Differenzialdiagnose: Insbesondere müssen Erkrankungen, die mit einer Dysphagie einhergehen, abgegrenzt werden:

→ I: Refluxösophagitis, diffuser Ösophagusspamus sowie die eosinophile Ösophagitis

→ II: Achalasie,

→ III: Zenker Divertikel,

→ IV: Neurologische Erkrankungen wie die MS oder Myasthenia gravis,

→ V: Ösophaguskarzinom und

→ VI: Extraluminale Prozesse: Sie üben Druck von außen aus bzw infiltrieren. Beispiele sind insbesondere:

→ 1) Mediastinaltumoren,

→ 2) Die paraösophageale -/axiale Hiatushernie.

→ 3) Ein Aortenaneurysma oder

→ 4) Ein stark vergrößerter linker Vorhof etc.

 

Therapie: Sie richtet sich insbesondere nach dem Karzinomtyp nach Siewert und nach dem Staging.

I: Operative Therapie: Sie ist bei jedem operablen Tumor indiziert und richtet sich insbesondere nach dem Tumortyp:

→ 1) AEG-Typ I: Es erfolgt eine transthorakale/abdominothorakale En-boc Ösophagektomie mit anschließender Magenschlauchbildung und intrathorakalen Anastomose.

→ 2) AEG-Typ II: Hierbei ist eine je nach Ausdehnung transhiatal erweiterte Gastrektomie (Gastrektomie sowie die Resektion des distalen Ösophagus) mit anschließender Magenersatzbildung (Jejunum) indiziert.

→ 3) AEG-Typ III: Auch hier erfolgt eine transhiatal erweiterte Gastrektomie.

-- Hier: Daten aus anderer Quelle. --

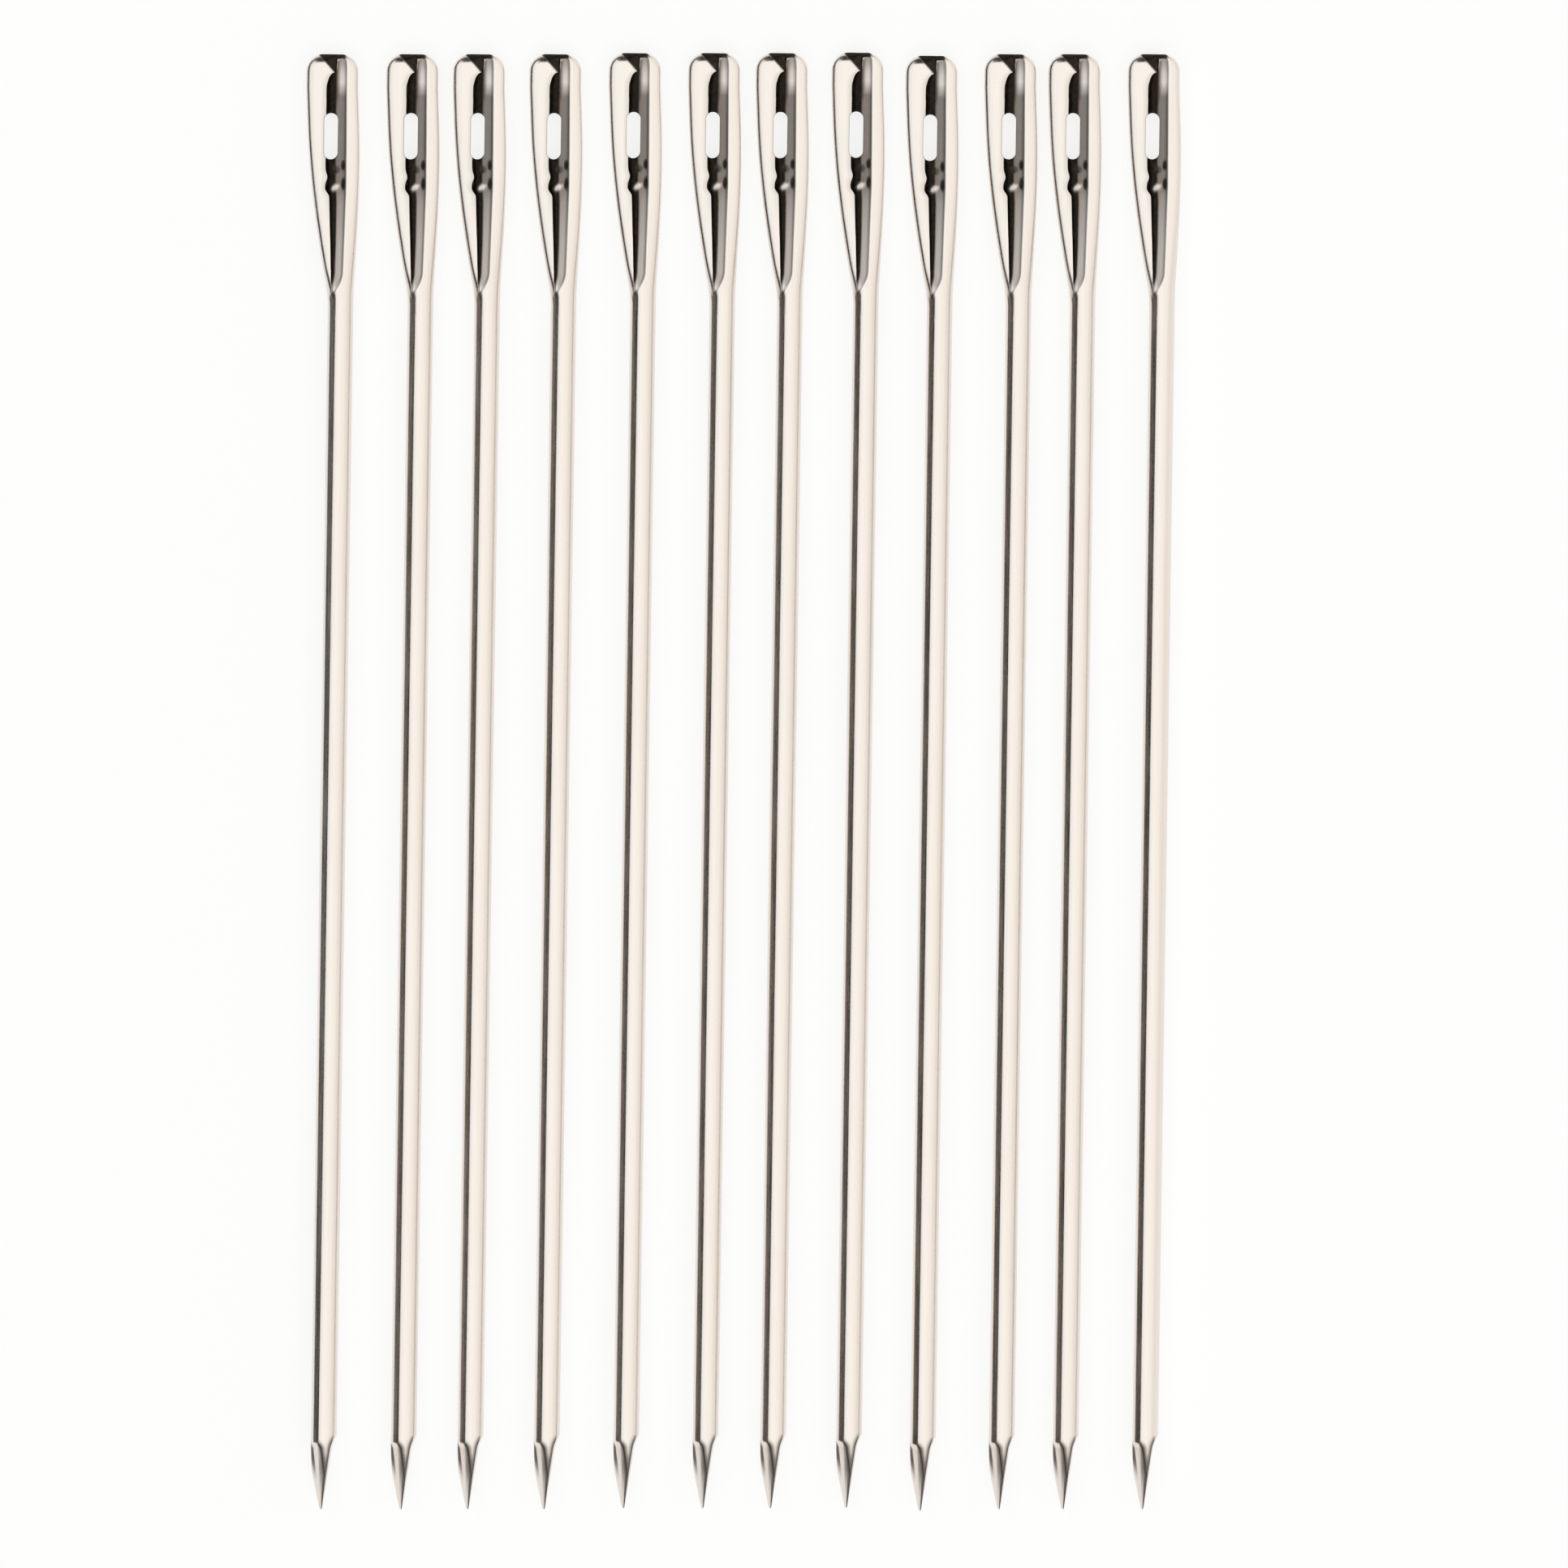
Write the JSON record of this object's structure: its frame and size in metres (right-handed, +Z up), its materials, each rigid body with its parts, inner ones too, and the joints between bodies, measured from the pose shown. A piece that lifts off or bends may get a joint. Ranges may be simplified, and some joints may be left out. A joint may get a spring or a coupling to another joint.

 430 Schematische Darstellung der Reektionsinien beim Kardia Ca

 

→ II: Interventionelle Therapie: Es handelt sich zumeist um eine Palliativtherapie, die insbesondere bei Inoperabilität angewandt wird. Hierzu zählen u.a. folgende Verfahren:

→ 1) Intraluminale Lasertherapie nach Applikation einer photosensibilisierenden Substanz (z.B. Aminolävulinsäure) und

→ 2) Endoskopische Mucosaresektion.

 

Prognose:

→ I: Aufgrund der zumeist sehr späten Diagnosestellung ist die Prognose schlecht und die 5-Jahresüberlebenschance liegt nur bei < 20% der Fälle.

→ II: Die Operationsletalität liegt bei ungefähr bei 5%.